As an example, the randomly generated dataframe

data = np.random.randn(100,23)
colnames = list("ABCDEFGHIJKLMNOPQRSTUVW")
df = pd.DataFrame(data, columns=colnames )

has 23 columns. Evaluating len(df.columns) gives 23 as expected.

Column selection

To select a single column with name "A", one can use either the bracket syntax df["A"] or the attribute syntax df.A. The latter feels better to me but doesn't work whenever the column name contains dots, whitespaces or any “non-pythonic” character. To select multiple columns, you should input a list of column name as such: df[["A", "C", "F"]].

Indexing

Selecting a specific row or a subset of rows can be done via the iloc function. The syntax df.iloc[i] will select the $i$-th row.
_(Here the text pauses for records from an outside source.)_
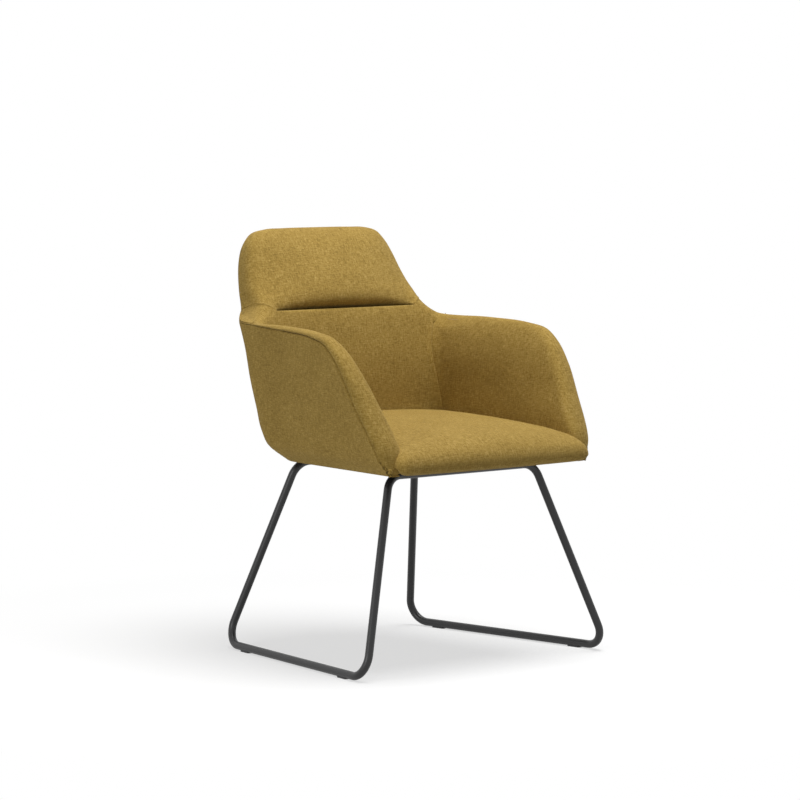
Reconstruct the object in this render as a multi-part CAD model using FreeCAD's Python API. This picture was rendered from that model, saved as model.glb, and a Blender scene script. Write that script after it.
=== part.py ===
import FreeCAD, Part
import math
import os

os.makedirs("parts", exist_ok=True)

V = FreeCAD.Vector

# All sizes are in mm. X runs across the chair, +X to the sitter's left.
# -Y is the front, +Z is up, and the floor is Z = 0.
# The origin is on the floor under the middle of the whole chair.
ORIGIN_Y = 4.0          # the runners' middle lies this far in front of the origin

# Tubular sled base
TUBE_R = 8.0
TUBE_WALL = 2.0
BEND_R = 38.0           # centreline radius of every bend
GLIDE_DROP = 1.2        # how far the glides hold the runners off the floor
RUNNER_Z = TUBE_R + GLIDE_DROP
CROSSBAR_Z = 386.0
RUNNER_REAR = (247.2, 271.0)
RUNNER_FRONT = (316.8, -271.0)
BAR_REAR = (156.8, 145.9)
BAR_FRONT = (190.0, -187.5)
SLEEVE_LENGTH = 60.0
GLIDE_SIZE = (34.0, 12.0, 5.0)
GLIDE_FROM_CORNER = 85.0
GLIDE_PEG_R = 2.5

# Mounting plates welded on the crossbars, two screws each
PLATE_SIZE = (56.0, 44.0, 5.0)
PLATE_X_FRONT = 120.0
PLATE_X_REAR = 84.0
PLATE_INWARD = 13.0     # how far each plate's middle lies inwards of its crossbar
SCREW_FROM_BAR = (15.0, 27.0)
SCREW_OFFSET = 16.0     # from the plate's middle, along the crossbar
SCREW_R = 3.0
SCREW_HEAD_R = 5.5
SCREW_LENGTH = 20.0
WASHER_R = 6.5
WASHER_THICK = 1.2
TEE_FLANGE_R = 9.5
TEE_BARREL_R = 4.0
HOLE_R = 3.4

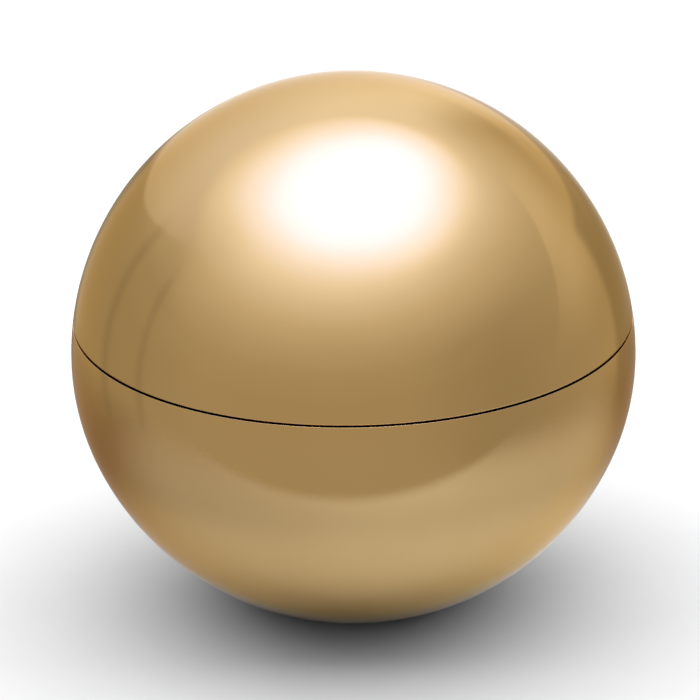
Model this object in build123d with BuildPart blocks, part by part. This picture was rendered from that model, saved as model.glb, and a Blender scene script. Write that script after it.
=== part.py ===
from build123d import *

import math
import os

os.makedirs("parts", exist_ok=True)

# A ball that twists open at its seam. Two metallised shells carry moulded inner parts: a liner with
# an internal thread in the lid, and a threaded cup of cast balm in the base. Sizes are in millimetres.
# +Z is up, and the origin is the middle of the flat foot that the ball stands on.

# ---- Driving dimensions -------------------------------------------------------------------------

# Ball. The lid is a true sphere; the base is a little squashed, with no corner anywhere in its outline.
ball_radius = 21.0
base_side_radius = 18.1  # outline radius just under the widest ring
base_depth = 20.03  # how far under the widest ring the base would reach without its foot
foot_radius = 6.3
foot_edge_radius = 2.0
shell_wall = 1.5

# Seam between the shells
seam_above_widest = 2.92
seam_gap = 0.12
lid_rim_edge_radius = 0.15

# Seats in the shells for the inner parts
seat_radius = 19.3
seat_clearance = 0.05
flange_thickness = 1.1
flange_below_rim = 0.12
shelf_radius = 18.6
shelf_height = 0.7
shelf_slope = 0.85

# Threaded neck, with several starts so that it opens in about a third of a turn
neck_radius = 15.0
neck_wall = 1.2
neck_height = 4.6  # above the seam
neck_edge_radius = 0.3
thread_starts = 4
thread_lead = 8.0
thread_height = 0.7
thread_root_width = 1.0
thread_crest_width = 0.5
thread_root_sink = 0.4  # how far a lug's flanks run on into its wall
thread_clearance = 0.35  # radial, between a crest and the wall facing it
cup_lug_turn = 80.0  # degrees
lid_lug_turn = 60.0
cup_lug_start = 1.8  # height of a lug's middle line above the seam, at its lower end

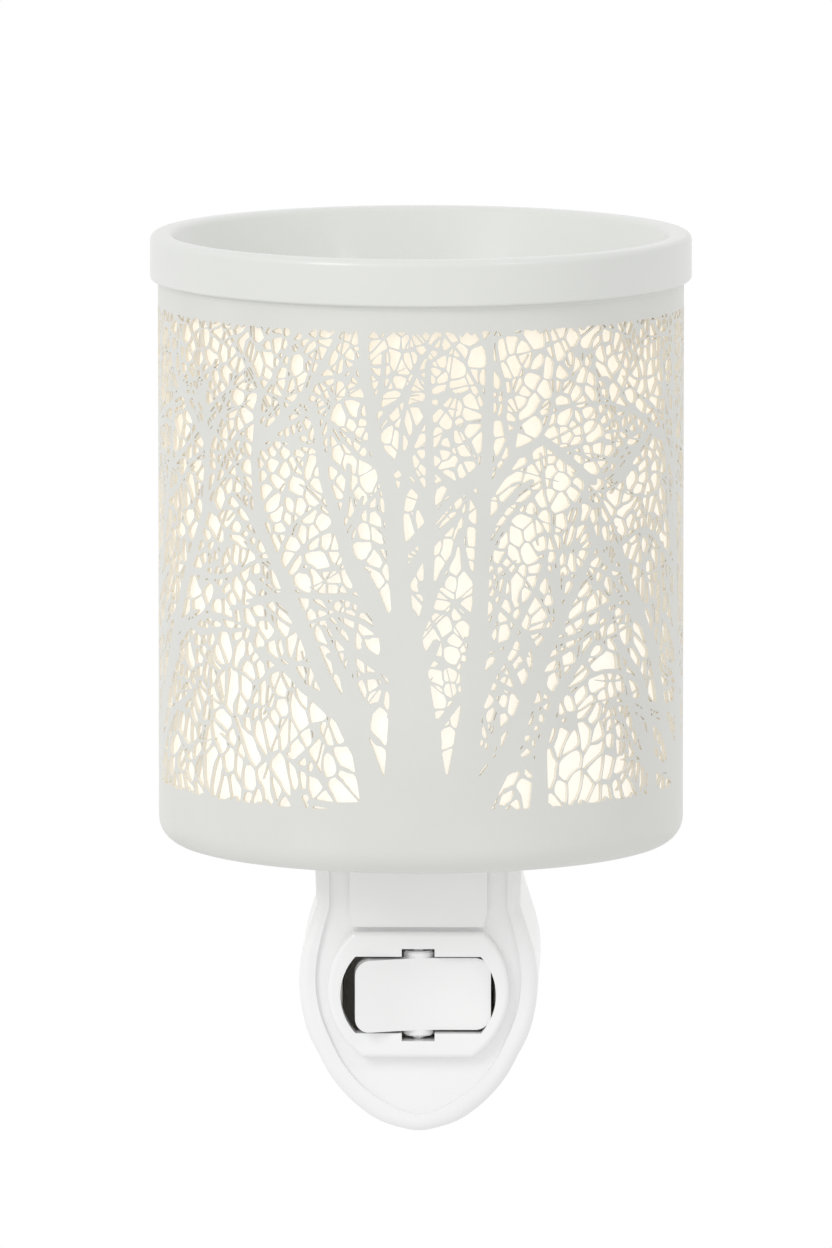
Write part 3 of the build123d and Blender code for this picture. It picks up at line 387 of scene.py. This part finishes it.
def window(x, z, reach):
    """Grid rows and columns within reach of a point, with the offsets from it."""
    c0 = int(math.floor((x - reach + AROUND / 2) / STEP_X))
    c1 = int(math.ceil((x + reach + AROUND / 2) / STEP_X))
    r0 = max(0, int(math.floor((z - reach - PATTERN_LOW) / STEP_Z)))
    r1 = min(ROWS - 1, int(math.ceil((z + reach - PATTERN_LOW) / STEP_Z)))
    if r1 < r0:
        return None
    cols = np.arange(c0, c1 + 1)
    dx = (cols + 0.5) * STEP_X - AROUND / 2 - x
    dz = GRID_Z[r0 : r1 + 1] - z
    return slice(r0, r1 + 1), cols % COLUMNS, dx[None, :], dz[:, None]


def grid_value(field, x, z):
    """The field's value at the grid place nearest to a point."""
    c = int(round((x + AROUND / 2) / STEP_X - 0.5)) % COLUMNS
    r = min(max(int(round((z - PATTERN_LOW) / STEP_Z)), 0), ROWS - 1)
    return float(field[r, c])


def limb_fields(runs):
    """Distance outside the nearest run, below zero in it, and the direction it runs in."""
    distance = np.full((ROWS, COLUMNS), FAR, np.float32)
    heading = np.full((ROWS, COLUMNS), math.pi / 2, np.float32)
    for run in runs:
        for (x0, z0, h0), (x1, z1, h1) in zip(run, run[1:]):
            length = math.hypot(x1 - x0, z1 - z0)
            reach = length / 2 + max(h0, h1) + LIMB_REACH
            part = window((x0 + x1) / 2, (z0 + z1) / 2, reach)
            if part is None:
                continue
            rows, cols, dx, dz = part
            ux, uz = (x1 - x0) / length, (z1 - z0) / length
            along = (dx * ux + dz * uz) + length / 2
            t = np.clip(along / length, 0, 1)
            away = np.hypot(along - t * length, dx * uz - dz * ux) - (h0 + t * (h1 - h0))
            old, lean = distance[rows], heading[rows]
            nearer = away < old[:, cols]
            old[:, cols] = np.where(nearer, away, old[:, cols])
            lean[:, cols] = np.where(nearer, math.atan2(uz, ux), lean[:, cols])
    return distance, heading


# Seeds of the twig web. The open share makes the web sparse in some patches, low on the shade
# and away from limbs, and the seeds' gap and number follow it
SEED_TRIES = 17000
SEED_INSIDE_LIMB = -0.1
SEED_SKIP = 0.72
SEED_GAP = (0.6, 1.0)
OPEN_GAP = 0.8
OPEN_MIDDLE = 0.5
OPEN_PATCH = 0.55
OPEN_LOW = 0.3
OPEN_AWAY = 0.06
AWAY_MOST = 3.0
PATCH_WAVE = (0.31, 1.6, 0.19, 0.27, 1.9, 0.21)
# A seed's heading strays from its limb's, more so high up, and its cell is longer low down
LEAN_SPREAD = 0.3
LEAN_SPREAD_HIGH = 0.5
STRETCH_LOW = 1.7
STRETCH_CURVE = 1.5
STRETCH_SPREAD = 0.45
# Taken places are kept in square bins, so that only near ones are compared
BIN = 4.0


def ripple(x, z, wave, sine, amount=1.0, phase=0.0):
    """Smooth uneven patches from two crossed waves that bend each other."""
    x_scale, x_bend, z_sway, z_scale, z_bend, x_sway = wave
    return (amount * sine(x_scale * x + x_bend * sine(z_sway * z + phase))
            * sine(z_scale * z + z_bend * sine(x_sway * x)))


def seed_distance(dx, dz, lean, stretch):
    """Distance from a seed, shorter along its heading."""
    along = dx * math.cos(lean) + dz * math.sin(lean)
    aside = dx * math.sin(lean) - dz * math.cos(lean)
    return np.sqrt((along / stretch) ** 2 + aside**2)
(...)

You cannot select a column based on its index in pandas.

Slicing

To select the slice $i\colon j$, you simply use the syntax df.iloc[i:j]. The usual python indexing and slicing, so that you can slice the first $i$ elements by using df.iloc[:i], the last $j$ elements using df.iloc[-j:] and create a slice with arbitrary step length using df.iloc[i:j:step].

Filtering

Filtering rows based on attributes simple in pandas. To obtain the rows for which condition holds, you simply write df[condition]. This condition should be a valid statement about the row attributes. In our previous example, we can filter based on the values column "C" using df[df.C > 3].